Breastfeeding During the Unexpected Pregnancy and Pregnancy Loss
Breastfeeding is a wonderful and natural way to bond with your children. Your breast milk provides them with all of the nourishment that they need to survive and thrive under your care. While breastfeeding comes with a set of known challenges: getting your baby to latch properly, managing your milk supply, and pumping when it’s time to go back to work, breastfeeding may also bring about special challenges during unusual circumstances. When you’ve suddenly become pregnant while nursing, experience a miscarriage, or undergo a dilation and curettage procedure, you may be afraid that this will affect your nursing relationship. We know you’ve worked hard to establish a breastfeeding routine for you and your baby, so rest assured that most challenges are surmountable with patience and sometimes, a little pumping.
Breastfeeding During Pregnancy
In most cases, becoming pregnant is no reason to stop breastfeeding. While your baby may notice a change in the taste of your milk, this usually isn’t a problem for them. If your breasts are extra sensitive during your pregnancy, be extra careful to use proper latching techniques and to discourage your baby from biting.
If your nursing child is old enough to wean, they may do so around the fifth month of pregnancy. During this time, breast milk may change from the thick white milk your baby is familiar with to the oily colostrum newborns receive during their first few days of life. Younger babies may not notice the difference and continue nursing through these changes.
If you’d like to wean your breastfeeding baby while you’re pregnant, check out our article on weaning for some great tips and tricks. Weaning doesn’t have to be abrupt or traumatic and can even strengthen your bond with your child. The most important part of your breastfeeding relationship with your child is that it’s healthy and nurturing for you both.
Nursing During Pregnancy Loss
Having a miscarriage is an especially vulnerable time whether or not you’re already nursing one baby. It’s common for mothers to search for something that they did which may have caused the miscarriage, but know that breastfeeding is completely safe while pregnant. Miscarriage is common. Searching for the “why” often creates more emotional turmoil than letting go. If you experience a miscarriage, know that your breast milk won’t be affected during this time. Continue nursing as normal or pump and feed your baby expressed breast milk if you simply need time to yourself to recover. Ask your partner or friends and family for extra help during this time of loss and don’t pressure yourself to return to “normal” as soon as possible. While miscarriage can be traumatic for some, others my find that they bounce back to everyday life quickly and naturally. This is okay too.

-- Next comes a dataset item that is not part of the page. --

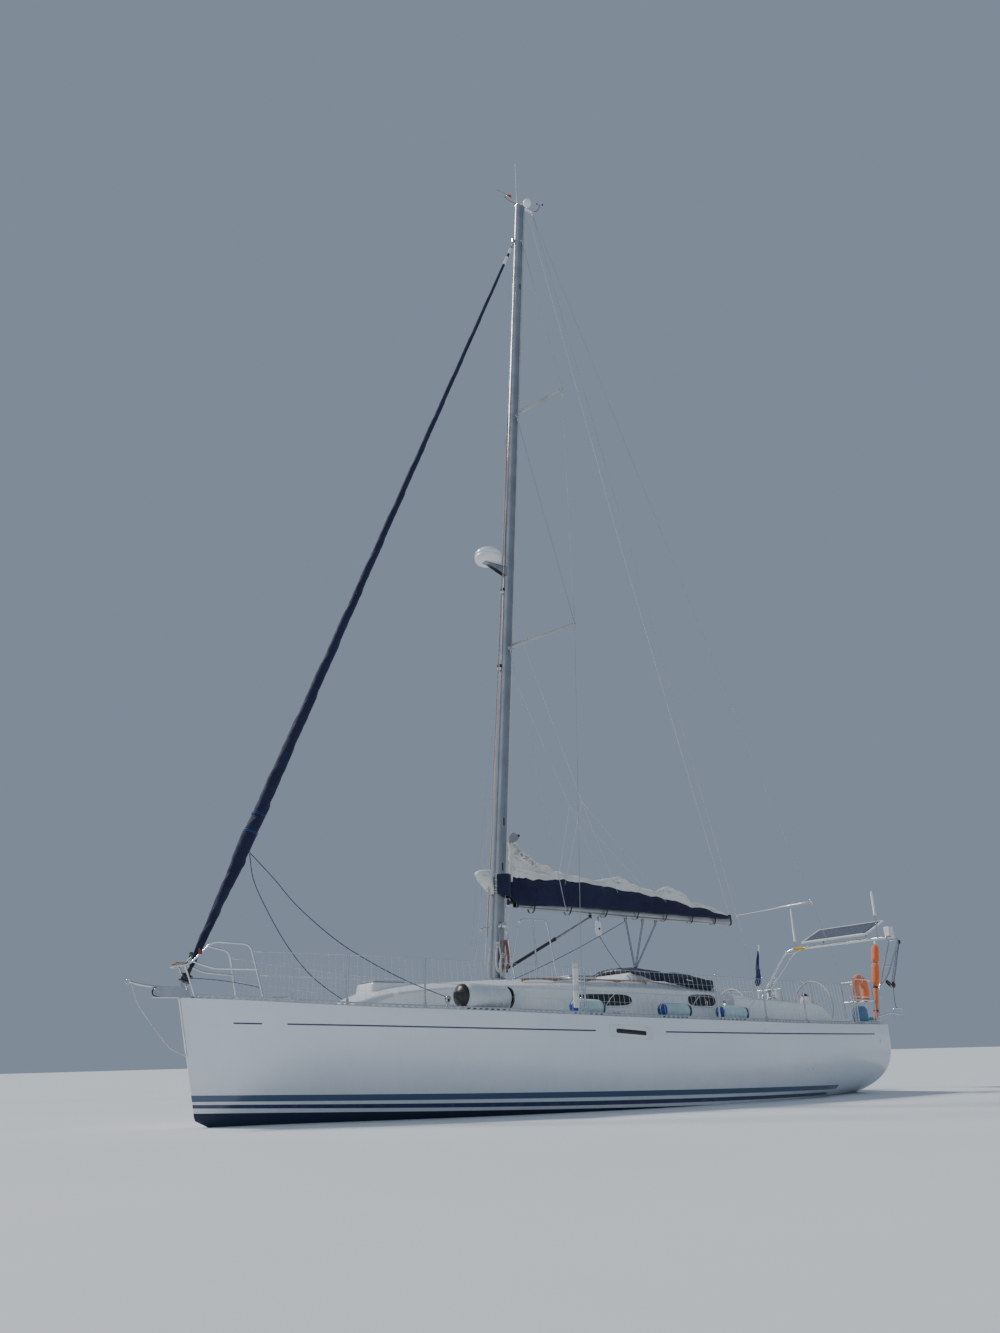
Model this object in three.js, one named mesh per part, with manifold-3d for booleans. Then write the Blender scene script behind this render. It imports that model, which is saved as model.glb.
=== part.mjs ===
// A cruising sailing yacht of 11.25 m: decked hull with fin keel and spade rudder, swept two-spreader rig
// with a furled headsail, boom with a stowed mainsail, twin wheels, rails and a stern arch.
// Millimetres. +X is the bow, +Y is port, +Z is up. The origin is amidships on the water plane.
import * as THREE from 'three';
import { mergeVertices } from 'three/addons/utils/BufferGeometryUtils.js';
import Module from 'manifold-3d';

const wasm = await Module();
wasm.setup();

// Driving dimensions
const LENGTH = 11250;
const BOW_X = LENGTH / 2;
const DRAFT = 1950;
const SEAT_GAP = 0.3;
const DECK_CAMBER = 60;
const STEM_RAKE = 310;
const STEM_FOOT = 445;
const STEM_KNUCKLE = 0.869;

// Mast
const MAST_FOOT = { x: 1059, z: 1748 };
const MAST_TOP_Z = 17087;
const MAST_RAKE_PER_Z = 0.0657;
const MAST_HALF_FORE = 107;
const MAST_HALF_WIDE = 65;
const HOUNDS_Z = 16065;
const BOOM_AXIS_AFT = 172;
const CRANE_TIP_X = -270;
const BACKSTAY_FOOT = { x: -5480, y: 1040, z: 1075 };

// Boom
const BOOM_PIN_Z = 2880;
const BOOM_END_X = -3730;
const BOOM_END_Z = 2800;
const BOOM_HALF_HIGH = 75;
const BOOM_HALF_WIDE = 55;
const VANG_FOOT_Z = 1905;
const VANG_HEAD = { x: -716, z: 2765 };
const VANG_RADIUS = { neck: 13, body: 24, rod: 18 };

// Rudder
const RUDDER_AXIS_X = -4870;
const RUDDER_COLLAR_Z = -264;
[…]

Should you need to undergo a procedure known as a “dilation and curettage,” a D and C, or a “dilation and evacuation,” or D and E, breastfeeding may be affected. A D and C is performed in the first trimester when a pregnancy is terminated, as with a surgical abortion, or when a pregnancy is not viable, for example when there is no heart beat seen on an ultrasound. This procedure may be performed with local anesthesia, meaning the physician numbs the area around the cervix but does not put the mother to sleep. In this case, breastfeeding does not need to be postponed and can resume as soon as mom feels ready after her procedure. In some circumstances, mothers feel too emotionally taxed during the procedure and opt to be sedated. Depending on what medications are used, breastfeeding will need to be postponed until the sedating medications have left the body. Ask your OBGYN how long you must wait before nursing again. In most cases of conscious sedation, you’ll be able to nurse your baby as soon as you feel completely alert. With deep sedation, you may need to wait as long as twenty-four hours. Again, talk to your physician ahead of time so that you can pump as needed before your procedure.
Whether you’re pregnant and breastfeeding, miscarrying, or undergoing a surgical procedure, it’s likely that you’ve got a lot of questions. Talk to your physician about the healthiest option for you and your baby. For emotional support, get in touch with other moms and ask for non-judgmental support. Chatting with those who’ve been in your position before can be the best source of comfort during times of stress or uncertainty. Becoming pregnant or experiencing pregnancy loss doesn’t need to end your current breastfeeding relationship. If you’re committed to continuing, you’ve got all the reasons in the world to push through.